[Start Source data]
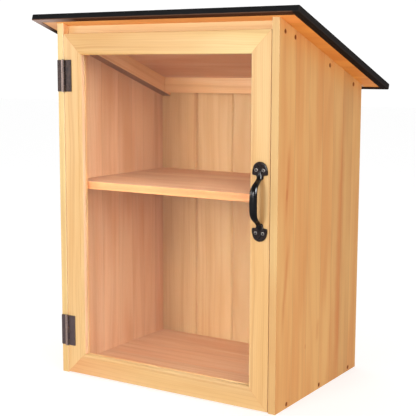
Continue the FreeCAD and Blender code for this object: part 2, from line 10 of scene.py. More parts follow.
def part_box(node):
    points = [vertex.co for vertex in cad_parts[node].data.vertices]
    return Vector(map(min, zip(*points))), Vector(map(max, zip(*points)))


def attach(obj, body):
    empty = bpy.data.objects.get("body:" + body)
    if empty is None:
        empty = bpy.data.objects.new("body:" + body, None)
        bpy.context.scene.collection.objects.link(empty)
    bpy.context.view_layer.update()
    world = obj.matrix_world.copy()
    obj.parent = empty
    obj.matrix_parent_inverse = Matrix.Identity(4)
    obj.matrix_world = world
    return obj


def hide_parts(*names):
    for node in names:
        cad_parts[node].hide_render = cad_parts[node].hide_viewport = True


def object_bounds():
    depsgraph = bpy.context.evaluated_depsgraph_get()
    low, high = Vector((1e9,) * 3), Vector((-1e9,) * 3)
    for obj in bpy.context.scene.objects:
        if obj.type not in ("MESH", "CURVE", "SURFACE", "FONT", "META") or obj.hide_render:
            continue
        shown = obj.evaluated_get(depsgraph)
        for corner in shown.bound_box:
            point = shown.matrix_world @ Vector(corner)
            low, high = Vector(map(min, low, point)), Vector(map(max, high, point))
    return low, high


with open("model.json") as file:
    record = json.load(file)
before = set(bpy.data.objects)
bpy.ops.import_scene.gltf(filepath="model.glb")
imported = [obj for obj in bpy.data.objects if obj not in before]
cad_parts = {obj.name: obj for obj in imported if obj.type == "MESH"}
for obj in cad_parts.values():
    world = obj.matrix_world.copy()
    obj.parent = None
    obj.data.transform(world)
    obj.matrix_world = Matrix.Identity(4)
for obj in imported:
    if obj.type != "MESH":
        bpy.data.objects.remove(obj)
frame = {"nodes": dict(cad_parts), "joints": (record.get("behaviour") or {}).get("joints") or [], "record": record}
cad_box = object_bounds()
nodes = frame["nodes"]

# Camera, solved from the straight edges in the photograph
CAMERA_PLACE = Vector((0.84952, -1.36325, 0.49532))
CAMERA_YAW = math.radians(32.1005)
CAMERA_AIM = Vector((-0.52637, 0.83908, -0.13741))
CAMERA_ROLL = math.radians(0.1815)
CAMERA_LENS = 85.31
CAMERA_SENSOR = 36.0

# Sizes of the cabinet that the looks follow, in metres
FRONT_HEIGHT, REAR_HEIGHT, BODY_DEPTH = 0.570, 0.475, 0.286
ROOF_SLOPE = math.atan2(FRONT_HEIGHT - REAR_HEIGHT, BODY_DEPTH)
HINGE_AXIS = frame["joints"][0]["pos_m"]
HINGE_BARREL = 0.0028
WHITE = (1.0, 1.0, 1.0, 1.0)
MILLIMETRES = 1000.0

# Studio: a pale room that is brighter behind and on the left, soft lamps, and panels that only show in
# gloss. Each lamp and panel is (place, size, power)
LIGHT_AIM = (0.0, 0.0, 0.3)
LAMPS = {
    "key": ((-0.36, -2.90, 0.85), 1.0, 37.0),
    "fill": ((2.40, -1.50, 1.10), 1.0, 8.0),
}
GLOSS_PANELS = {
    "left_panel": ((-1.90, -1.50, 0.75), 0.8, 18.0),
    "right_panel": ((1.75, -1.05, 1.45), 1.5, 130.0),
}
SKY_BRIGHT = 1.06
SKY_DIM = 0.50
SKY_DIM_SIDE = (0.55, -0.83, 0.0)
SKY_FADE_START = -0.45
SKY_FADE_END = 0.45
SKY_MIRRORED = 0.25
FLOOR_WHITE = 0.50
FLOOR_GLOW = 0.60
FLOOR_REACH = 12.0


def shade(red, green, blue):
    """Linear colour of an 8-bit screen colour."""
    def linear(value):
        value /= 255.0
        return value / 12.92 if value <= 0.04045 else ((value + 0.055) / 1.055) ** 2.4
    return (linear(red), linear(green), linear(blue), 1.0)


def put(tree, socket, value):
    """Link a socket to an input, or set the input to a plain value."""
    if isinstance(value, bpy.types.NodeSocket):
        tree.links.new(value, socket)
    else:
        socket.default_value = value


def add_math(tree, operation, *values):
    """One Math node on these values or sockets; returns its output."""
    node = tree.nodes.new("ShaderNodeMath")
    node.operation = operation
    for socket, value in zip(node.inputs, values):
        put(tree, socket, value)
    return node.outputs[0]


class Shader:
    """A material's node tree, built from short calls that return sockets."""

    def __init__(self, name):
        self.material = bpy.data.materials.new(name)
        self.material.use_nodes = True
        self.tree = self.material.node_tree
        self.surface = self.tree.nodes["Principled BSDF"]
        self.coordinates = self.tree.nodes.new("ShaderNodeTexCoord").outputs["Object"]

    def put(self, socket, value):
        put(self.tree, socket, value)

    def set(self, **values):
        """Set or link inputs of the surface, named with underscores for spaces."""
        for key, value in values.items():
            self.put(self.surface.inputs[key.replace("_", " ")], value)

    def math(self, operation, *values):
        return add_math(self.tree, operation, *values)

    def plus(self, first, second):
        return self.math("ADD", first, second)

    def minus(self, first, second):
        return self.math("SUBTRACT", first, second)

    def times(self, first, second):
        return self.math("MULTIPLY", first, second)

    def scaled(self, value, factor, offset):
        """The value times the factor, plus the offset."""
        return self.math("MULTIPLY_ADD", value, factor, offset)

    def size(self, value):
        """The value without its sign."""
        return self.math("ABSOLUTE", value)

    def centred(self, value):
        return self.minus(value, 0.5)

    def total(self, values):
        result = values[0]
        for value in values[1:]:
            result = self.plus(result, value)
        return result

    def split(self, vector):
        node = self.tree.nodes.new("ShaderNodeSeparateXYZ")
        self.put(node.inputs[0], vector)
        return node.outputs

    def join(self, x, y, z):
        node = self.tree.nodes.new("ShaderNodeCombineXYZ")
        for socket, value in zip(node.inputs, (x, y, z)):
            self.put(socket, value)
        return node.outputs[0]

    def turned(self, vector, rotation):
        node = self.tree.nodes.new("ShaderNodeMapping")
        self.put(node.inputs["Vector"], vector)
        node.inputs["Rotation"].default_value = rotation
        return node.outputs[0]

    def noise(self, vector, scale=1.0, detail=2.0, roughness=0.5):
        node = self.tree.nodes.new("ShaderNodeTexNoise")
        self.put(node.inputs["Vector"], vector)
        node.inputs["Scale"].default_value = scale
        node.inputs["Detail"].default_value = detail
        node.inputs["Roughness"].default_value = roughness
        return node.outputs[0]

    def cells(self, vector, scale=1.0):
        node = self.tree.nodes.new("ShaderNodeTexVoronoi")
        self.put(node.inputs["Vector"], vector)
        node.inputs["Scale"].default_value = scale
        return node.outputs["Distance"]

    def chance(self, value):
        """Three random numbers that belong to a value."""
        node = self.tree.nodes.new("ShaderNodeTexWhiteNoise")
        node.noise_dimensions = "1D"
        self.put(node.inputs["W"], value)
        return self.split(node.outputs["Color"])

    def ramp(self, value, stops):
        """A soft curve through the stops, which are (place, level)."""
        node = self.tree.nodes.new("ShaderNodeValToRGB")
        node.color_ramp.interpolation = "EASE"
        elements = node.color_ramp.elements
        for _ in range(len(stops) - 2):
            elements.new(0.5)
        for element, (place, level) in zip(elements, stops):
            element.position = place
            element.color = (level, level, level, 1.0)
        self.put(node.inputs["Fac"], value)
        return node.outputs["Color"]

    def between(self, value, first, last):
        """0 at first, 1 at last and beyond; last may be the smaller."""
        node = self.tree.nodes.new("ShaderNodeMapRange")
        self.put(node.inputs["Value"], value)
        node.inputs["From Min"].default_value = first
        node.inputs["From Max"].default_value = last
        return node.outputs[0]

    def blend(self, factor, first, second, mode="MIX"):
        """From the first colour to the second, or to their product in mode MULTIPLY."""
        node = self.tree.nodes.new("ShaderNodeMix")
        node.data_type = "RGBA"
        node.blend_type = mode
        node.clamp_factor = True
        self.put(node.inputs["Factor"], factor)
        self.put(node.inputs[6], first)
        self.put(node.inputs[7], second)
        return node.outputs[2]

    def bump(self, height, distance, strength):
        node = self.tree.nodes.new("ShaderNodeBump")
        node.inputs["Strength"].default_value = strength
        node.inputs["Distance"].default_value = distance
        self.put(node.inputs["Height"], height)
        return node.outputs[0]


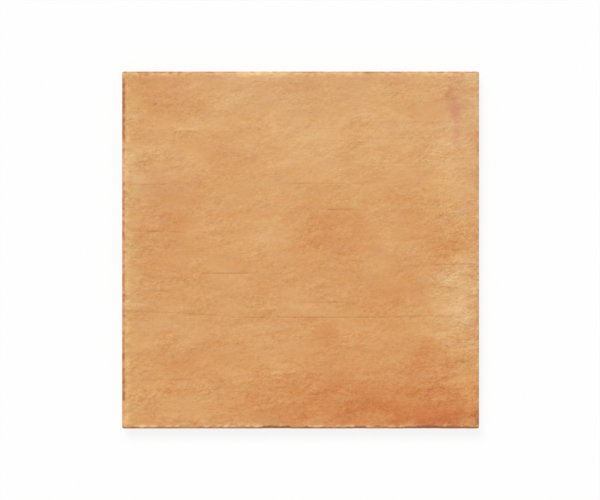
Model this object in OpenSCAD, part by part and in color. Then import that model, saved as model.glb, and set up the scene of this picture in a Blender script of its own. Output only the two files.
[End Source data]
Task statement:
Beginning at the first line above, repeat exactly until the line containing "points = [vertex.co", which is included.

Solution for this exercise:
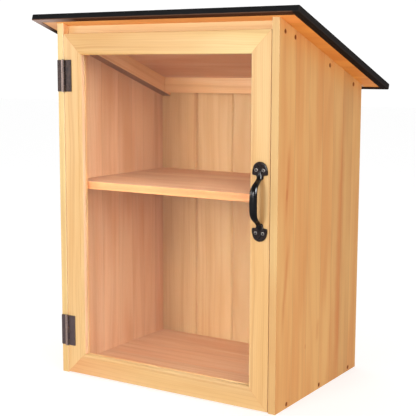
Continue the FreeCAD and Blender code for this object: part 2, from line 10 of scene.py. More parts follow.
def part_box(node):
    points = [vertex.co for vertex in cad_parts[node].data.vertices]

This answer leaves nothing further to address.